Tinha feito adaptações soberbas de Shakespeare e Kafka. Mas também tinha tido sérios conflitos com os estúdios hollywoodianos, deixando filmes inacabados -entre eles, "É Tudo Verdade", filmado no início dos anos 40 no Brasil. Havia sido considerado um gênio, mas também um manipulador, um falsário.
Não era para menos. Desde criança, Welles inventou a sua própria história. Criou fatos da sua infância que nunca existiram. Inventou que tinha sido um ator shakespeariano nos Estados Unidos para ingressar numa trupe de teatro na Irlanda, para depois voltar aos Estados Unidos na pele de um autêntico ator de teatro shakespeariano formado na Europa. Confundiu fato e ficção em "A Guerra dos Mundos", programa radiofônico que gerou pânico nos Estados Unidos. A mistura de ficção e realidade foi, também, a matéria-prima de "Kane".
No início dos anos 70, Welles encontrava-se desacreditado. O grande mágico, o contador de histórias que revolucionou o cinema não tinha mais trabalho no seu próprio país. Foi então que viu um documentário feito pela BBC de Londres sobre um falsário de quadros, Elmyr de Hory.
Nas mãos de De Hory, cópias de Picasso ou de Matisse passavam a existir em poucos minutos. Cópias praticamente perfeitas, que eram compradas em leilões de arte e que, surpreendentemente, emocionavam as pessoas mesmo depois de descoberta a falcatrua. Welles viu em De Hory a matéria ideal para questionar aquilo que é ou não aceito como "verdade". O resultado é um filme sobre a imaginação e a invenção, talvez a obra mais autobiográfica que Welles jamais realizou.

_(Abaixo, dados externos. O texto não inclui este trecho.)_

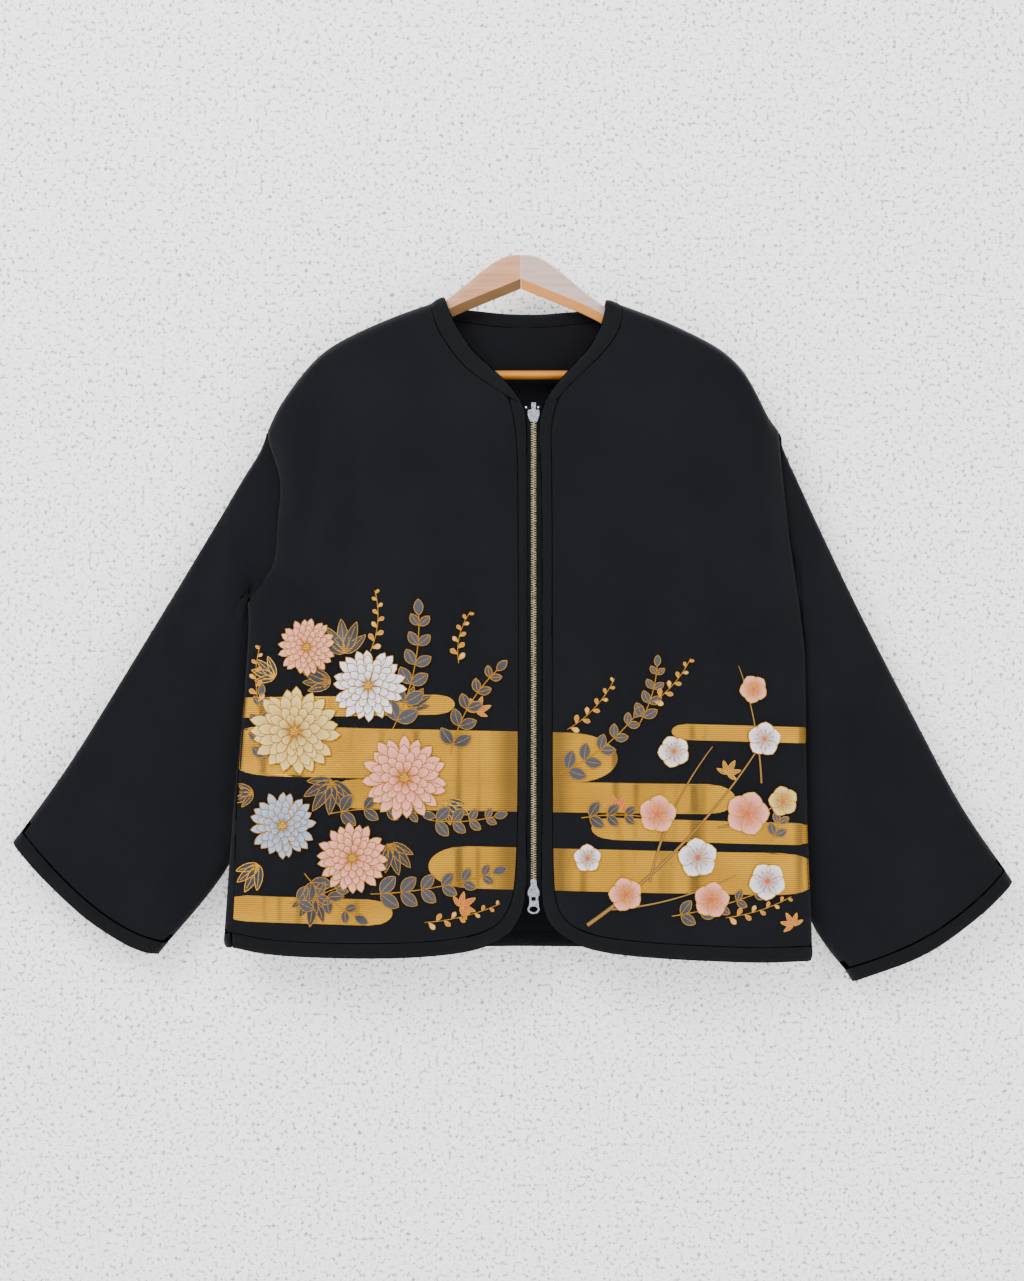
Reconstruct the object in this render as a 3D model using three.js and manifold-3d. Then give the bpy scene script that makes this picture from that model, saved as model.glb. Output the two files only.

Em "Verdades e Mentiras", Welles embaralhou ficção e realidade a um tal ponto que é impossível determinar aquilo que é, ou não, "verdade". O enfermeiro de Mônaco não tinha o mesmo talento. Sua história não tinha enredo, a trama que inventou era simplista e rala. Criou uma história com a imaginação de um ex-boina-verde e acabou preso.
O que sobra de um episódio lamentável, em que duas vidas foram perdidas estupidamente? Talvez, como sugere Welles em "Verdades e Mentiras", a necessidade de manter um certo ceticismo em relação ao que vemos, ou lemos.